Re: [akka-user] Trying to understand a sudden drop in throughput with Akka IO

Soumya Simanta Mon, 22 Dec 2014 15:41:38 -0800

Endre, 

Thank you for taking the time to explain everything. It was really helpful 
not only in understanding the streams basics but also to create a 
better/faster version of what I'm trying to do. 
Before I go any further I want to say that I love Akka streams and it is 
going to be a useful API for a lot of my future work. Thanks to the Akka 
team.


I tweaked both the dispatchers settings as well as the type of dispatcher 
used by default dispatcher. The program still ends up taking a good deal of 
my CPU (NOTE: The screenshot below is for FJP and not a ThreadpoolExecutor 
but I see similar usage with TPE). The memory footprint is always under 
control as excepted.

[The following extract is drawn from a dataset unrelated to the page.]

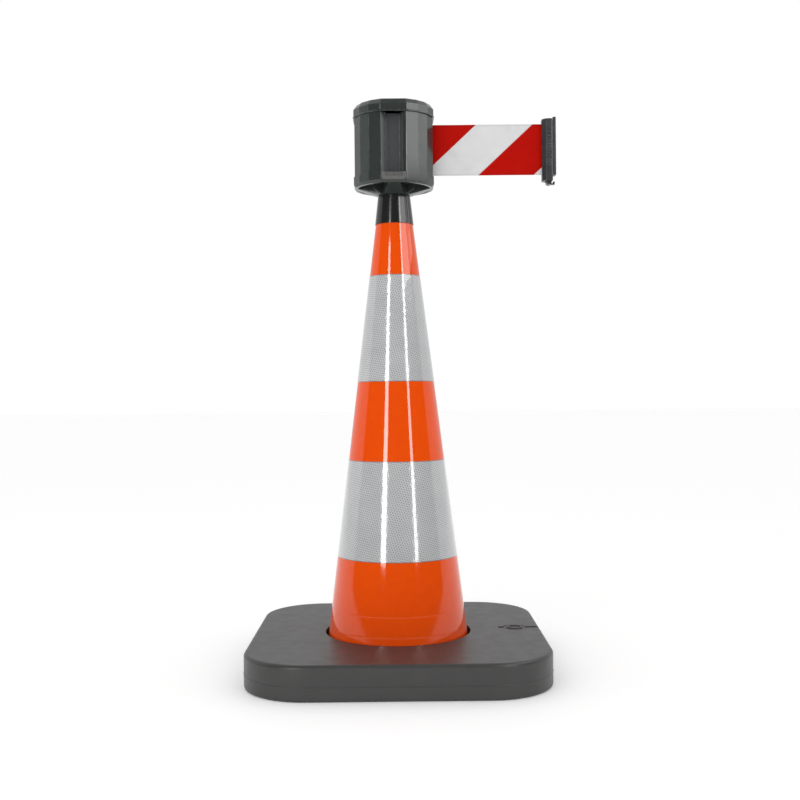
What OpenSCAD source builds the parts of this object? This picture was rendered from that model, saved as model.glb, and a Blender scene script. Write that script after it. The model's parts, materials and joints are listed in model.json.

I gave 12G of heap space to the JVM. 
The frequency of young generation GC depends on the MaterializerSettings 
buffer sizes. I've not tweaked the GC yet. Do you think that can make a 
difference ? 

BTW, does the a size of 64 mean that there will be 64 items in each buffer 
in the pipeline. I bumped it to 512 and saw an increase in throughput. 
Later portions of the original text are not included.